Hello, financial aficionados!
Peter Burke here with another fascinating dive into the world of investment opportunities, or as I often see it, making lemonade out of life’s financial lemons.
The commercial real estate market in the US is setting up to be the next “must-watch” saga.
According to Bloomberg’s recent Markets Live Pulse survey, many foresee a significant slump in office prices before a rebound.
The consensus: don’t expect the US commercial real estate market to find its bottom until late 2024 or beyond.
The alarm bells here aren’t just about falling property values.
With a whopping $1.5 trillion in commercial real estate debt due by the end of 2025, there’s an avalanche of refinancing on the horizon.
Given the recent 16% price decline from the 2022 peak, property owners face challenges refinancing, especially for office buildings, which make up a quarter of this debt.
Now, what does our dear Federal Reserve have to do with this?
A lot, actually.
Their aggressive tightening is raising the cost of property ownership, particularly the financing aspect.
Few buyers believe the market is nearing its bottom, which makes offloading exposure a daunting task for lenders.
But here’s the twist.
Investment pioneers, like ourselves, see adversity as opportunity.
In the broader panorama, some potential strategies emerge:
- Seek Distress: Office properties may soon be on sale at a significant discount. For those with patience and long-term vision, acquiring prime properties at a bargain could yield hefty returns once the market stabilizes.
- Bank on Regional Banks: These institutions, which held nearly 30% of office building debt as of 2022, are experiencing some strain. Partnership or backing opportunities could arise for investors to provide liquidity or acquire distressed assets.
- Tenant Negotiations: Property owners with long-term tenant leases can renegotiate terms to provide short-term relief in exchange for extended lease durations. This strategy can stabilize revenue streams and avoid potential vacancies.
- Diversify into Public Transit: A significant portion of employees would return to offices with improved public transit. An innovative investor might see potential in supporting or investing in transit solutions, especially in areas with significant office presence.
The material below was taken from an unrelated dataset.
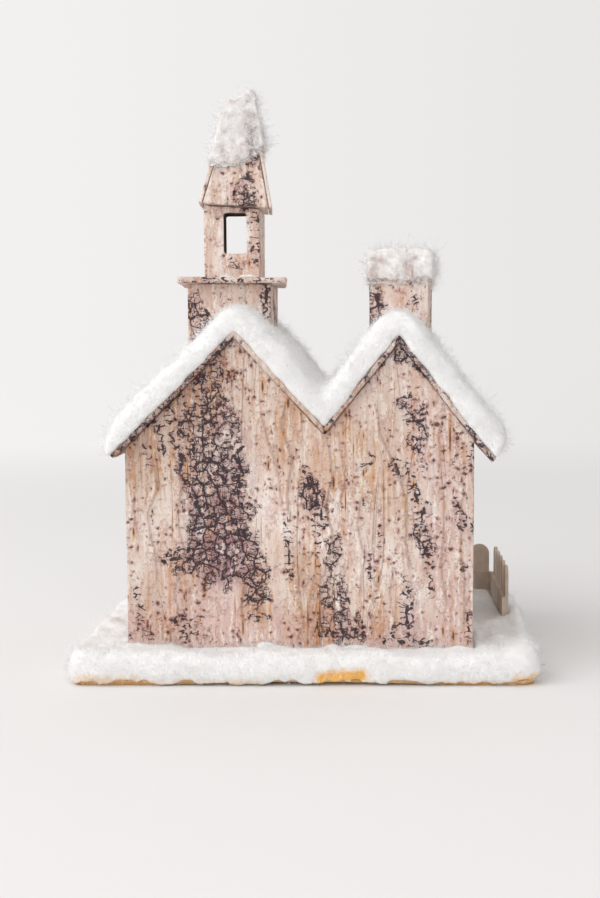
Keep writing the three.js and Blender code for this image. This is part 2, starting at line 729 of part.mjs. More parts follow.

- Reimagine the Office: With many employees relocating further from their offices, property owners could repurpose spaces. Think co-working areas, multi-use spaces, or community hubs to appeal to the evolving workforce.
One crucial thing to remember: despite the grim outlook, the broad distribution of commercial real estate debt across multiple investors reduces the risk of a systemic market failure.
So, while specific segments like office spaces may feel the heat, the broader market remains resilient.
In conclusion, as the famous adage goes, “When others are fearful, be greedy.”
This impending office market shakeup presents several lucrative opportunities for the savvy investor.
So, let’s buckle up, and navigate these choppy waters with wisdom, strategy, and a sprinkle of audacity.